- _Exercise instructions_: Reproduce, word for word, every line from the first one down to the line containing "channelled deck and", and nothing else.

- _Extracted material_:
>> BEGIN
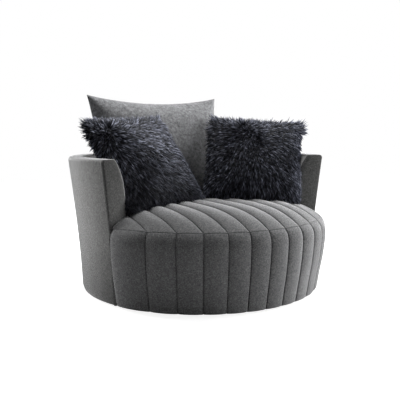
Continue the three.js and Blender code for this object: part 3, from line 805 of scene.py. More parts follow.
@dataclass
class DrumSeat:
    """The channelled deck and the channelled border round its front."""

    chair: Chair
    weave: bpy.types.Material
    samples: tuple[float, ...] = (
        0, 0.012, 0.03, 0.06, 0.11, 0.18, 0.28, 0.4, 0.5, 0.6, 0.72, 0.82, 0.89, 0.94, 0.97, 0.988)
    end_places_mm: tuple[float, ...] = (5, 3, 1.8, 0.8, 0.25)
    deck_rows: int = 84
    border_rows: int = 60
    crease_depth: float = 2.4 * MM
    crease_width: float = 2.1 * MM
    pucker: float = 0.22 * MM
    pucker_pitch: float = 24 * MM
    pucker_reach: float = 4
    pucker_shift: float = 1.7
    pucker_drift: float = 31
    end_round: float = 13 * MM
    foot_roll: float = 7 * MM
    top_roll: float = 4 * MM
    top_fall: float = 2 * MM
    top_drop: float = 1 * MM
    # The dark thread and painted shade along the stitched edge between deck and border:
    edge_width: float = 2.5 * MM
    edge_shade: float = 0.8
    deck_reach: float = 0.9995
    wall: float = 7 * MM
    plan_reach: float = 1.1
    plan_steps: tuple[int, int] = (49, 181)
    plan_floor: float = 0.2
    plan_height: float = 0.5

    def columns(self, reach: float) -> np.ndarray:
        """Gives places across the drum, closest together at the stitched lines.

        Args:
            reach: The outermost place on each side.

        Returns:
            The places along X.
        """
        half = self.chair.channel_count // 2 + 1
        starts = np.arange(-half, half)[:, None]
        places = ((starts + np.array(self.samples)) * self.chair.channel_pitch).ravel()
        return np.r_[-reach, places[np.abs(places) < reach - 1 * MM], reach]

    def crease(self, x: np.ndarray, along: np.ndarray) -> np.ndarray:
        """Finds how far the stitching pulls the cover in beside its lines.

        Args:
            x: Places across the drum.
            along: Places along the stitched lines.

        Returns:
            The depth at each place.
        """
        distance = self.chair.line_distance(x)
        line = np.rint(x / self.chair.channel_pitch)
        waves = along / self.pucker_pitch * 2 * math.pi + line * self.pucker_shift
        ripple = np.sin(waves + np.sin(along * self.pucker_drift + line))
        pull = near(distance, self.crease_width * self.pucker_reach)
        return self.crease_depth * near(distance, self.crease_width) + self.pucker * ripple * pull

    def deck_points(self, x: np.ndarray, row_share: np.ndarray) -> np.ndarray:
        """Places the deck's top.

        Args:
            x: Each point's place across.
            row_share: Its share of the way from the front edge to the back, -1 to 1.

        Returns:
            The points.
        """
        chair = self.chair
        y = row_share * np.sqrt(np.maximum(chair.drum_radius**2 - x**2, 0))
        share = np.minimum(np.hypot(x, y) / chair.drum_radius, 1)
        dome = chair.seam_height + chair.crown_rise * (1 - share**chair.crown_power)
        hold = 1 - (1 - chair.seam_pinch) * share ** (2 * chair.crown_power)
        depth = chair.channel_depth * hold * (1 - chair.fullness(x)) + self.crease(x, y) * hold
        return np.stack([x, y, dome - depth], 1)

    def mark_seam_thread_and_shade(self, piece: bpy.types.Object, across: np.ndarray, edge: np.ndarray) -> None:
        """Stores how near each point is to a stitched line or to the stitched edge, where the weave darkens
        for the dark thread and for painted shade in the crease.

        Args:
            piece: The cover.
            across: Each point's place across the drum.
            edge: Its distance from the edge between deck and border.
        """
        # The mark darkens the thread line and paints shade into the crease beside it.
        line = near(self.chair.line_distance(across), self.crease_width)
        write_attribute(piece.data, "seam", np.maximum(line, near(edge, self.edge_width) * self.edge_shade))

    def build_deck(self) -> bpy.types.Object:
        """Makes the deck and trims it to the bowl inside the back and arms.

        Returns:
            The deck.
        """
        chair = self.chair
        columns = self.columns(chair.drum_radius * self.deck_reach)
        rows = np.sin(np.linspace(-1, 1, self.deck_rows + 1) * math.pi / 2)
        bm = grid_surface(len(columns) - 1, self.deck_rows,
                          lambda i, j: self.deck_points(columns[i], rows[j]))
        inset = 1 - chair.border_thick / chair.drum_radius
        self.drop_edge(bm, 1.0, chair.seam_height - chair.deck_lip)
        self.drop_edge(bm, inset, chair.seam_height - chair.deck_lip)
        rim = self.drop_edge(bm, 1.0, chair.seam_height - chair.deck_thick)
        bmesh.ops.contextual_create(bm, geom=rim)
        deck = finished("seat_deck_cover", bm, self.weave)
        self.trim(deck)
        points = points_of(deck.data)
        self.mark_seam_thread_and_shade(deck, points[:, 0], chair.drum_radius - np.hypot(points[:, 0], points[:, 1]))
        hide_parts("seat_deck")
        return deck

    def drop_edge(self, bm: bmesh.types.BMesh, scale: float, z: float) -> list:
        """Carries the open edge of the deck on to a lower ring.

        Args:
            bm: The deck's mesh.
            scale: The new ring's size on plan against the old one.
            z: The new ring's height.

        Returns:
            The new ring's edges.
        """
        made = bmesh.ops.extrude_edge_only(bm, edges=[edge for edge in bm.edges if edge.is_boundary])["geom"]
        for vert in verts_in(made):
            vert.co = (vert.co.x * scale, vert.co.y * scale, z)
        return [edge for edge in bm.edges if edge.is_boundary]

    def trim(self, deck: bpy.types.Object) -> None:
        """Cuts the deck to its plan: the front arc between the arm ends, then the arc inside the back.

        Args:
            deck: The full round deck.
        """
        chair = self.chair
        front, back = chair.drum_radius * self.plan_reach, chair.inner_radius - chair.sew_gap
        front_end = chair.arm_angle - chair.sew_gap / front
        back_end = chair.arm_angle - chair.sew_gap / back
        front_steps, back_steps = self.plan_steps
        turns = [(front, angle) for angle in np.linspace(-front_end, front_end, front_steps)]
        turns += [(back, angle) for angle in np.linspace(back_end, 2 * math.pi - back_end, back_steps)]
        bm = bmesh.new()
        verts = [bm.verts.new((*chair.on_plan(radius, angle), self.plan_floor)) for radius, angle in turns]
        top = bmesh.ops.extrude_face_region(bm, geom=[bm.faces.new(verts)])["geom"]
        bmesh.ops.translate(bm, vec=(0, 0, self.plan_height), verts=verts_in(top))
        cutter = finished("deck_plan", bm, self.weave)
        cut = deck.modifiers.new("plan", "BOOLEAN")
        cut.operation, cut.solver, cut.object = "INTERSECT", "EXACT", cutter
        bake_modifiers(deck)
        bpy.data.objects.remove(cutter)

    def belly(self, share: np.ndarray) -> np.ndarray:
        """Finds how far out the border stands at each share of its height."""
        fit = np.polyfit(self.chair.belly_heights, self.chair.belly_shares, self.chair.belly_degree)
        return np.polyval(fit, share)

    def border_points(self, x: np.ndarray, share: np.ndarray, reach: float) -> np.ndarray:
        """Places the border's face.

        Args:
            x: Each point's place across.
            share: Its share of the way up.
            reach: The border's end on each side, as a turn angle.

        Returns:
            The points.
        """
        chair = self.chair
        top = chair.seam_height - self.top_drop
        angle = np.arcsin(np.clip(x / chair.drum_radius, -1, 1))
        z = chair.foot_height + (top - chair.foot_height) * share
        belly = self.belly(share)
        hold = np.sqrt(np.clip(belly, chair.seam_pinch, 1))
        radius = chair.drum_radius + chair.belly_proud * belly
        radius -= chair.channel_depth * (1 - chair.fullness(x)) * hold
        radius -= self.crease(x, z)
        radius -= rolled(z - chair.foot_height, self.foot_roll)
        radius -= rolled((reach - np.abs(angle)) * chair.drum_radius, self.end_round)
        radius -= rolled(top - z, self.top_roll, self.top_fall)
        return np.stack([*chair.on_plan(radius, angle), z], 1)

    def build_border(self) -> bpy.types.Object:
        """Makes the border round the front of the drum.

        Returns:
            The border.
        """
        chair = self.chair
        reach = chair.arm_angle - chair.sew_gap / chair.drum_radius
        inner = self.columns(math.sin(reach) * chair.drum_radius)
        inner = np.r_[inner, (inner[1:] + inner[:-1]) / 2]
        ends = math.sin(reach) * chair.drum_radius - np.array(self.end_places_mm) * MM
        columns = np.sort(np.r_[inner, ends, -ends])
        rows = (1 - np.cos(np.linspace(0, 1, self.border_rows + 1) * math.pi)) / 2
        bm = grid_surface(len(columns) - 1, self.border_rows,
                          lambda i, j: self.border_points(columns[i], rows[j], reach))
        facing_away(bm, Vector((0, 0, chair.seam_height / 2)))
        bmesh.ops.solidify(bm, geom=list(bm.faces), thickness=self.wall)
        border = finished("front_border_cover", bm, self.weave)
        points = points_of(border.data)
        across = points[:, 0] / np.hypot(points[:, 0], points[:, 1]) * chair.drum_radius
        self.mark_seam_thread_and_shade(border, across, chair.seam_height - points[:, 2])
        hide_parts("front_border")
        return border

    def build(self) -> None:
        """Makes both covers and gives them to the chair's body."""
        for piece in (self.build_deck(), self.build_border()):
            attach(piece, "chair")
            report(piece)


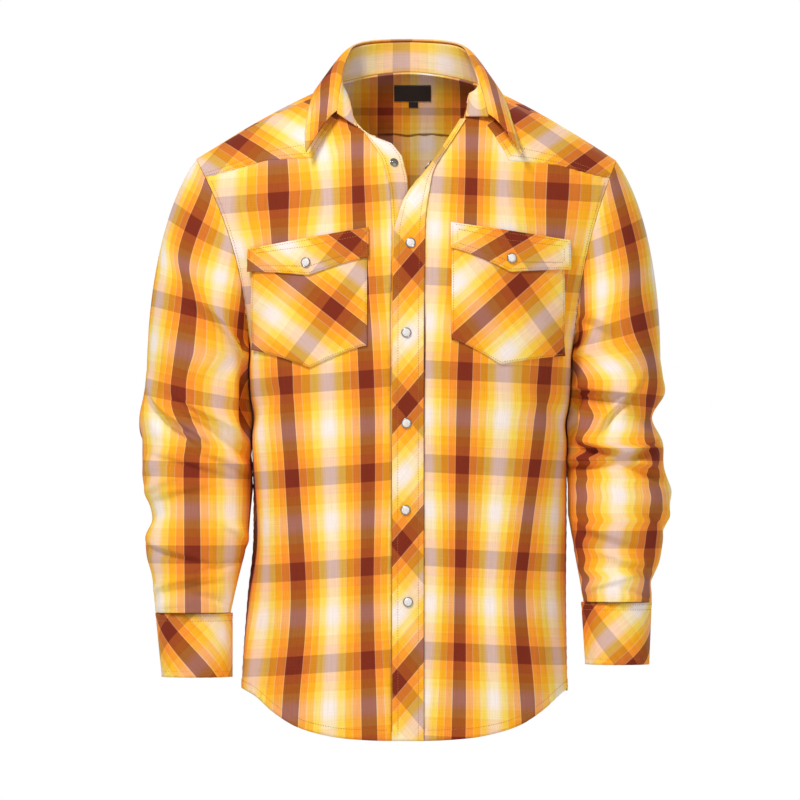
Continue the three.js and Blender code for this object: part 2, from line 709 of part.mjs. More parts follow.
>> END
- _Result of this task_:
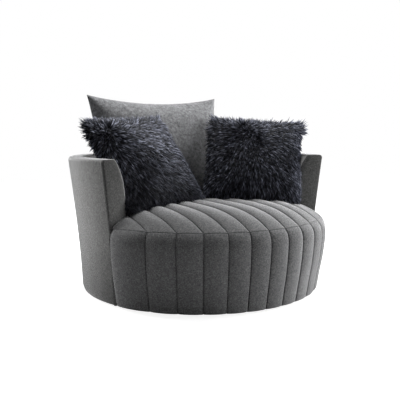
Continue the three.js and Blender code for this object: part 3, from line 805 of scene.py. More parts follow.
@dataclass
class DrumSeat:
    """The channelled deck and the channelled border round its front."""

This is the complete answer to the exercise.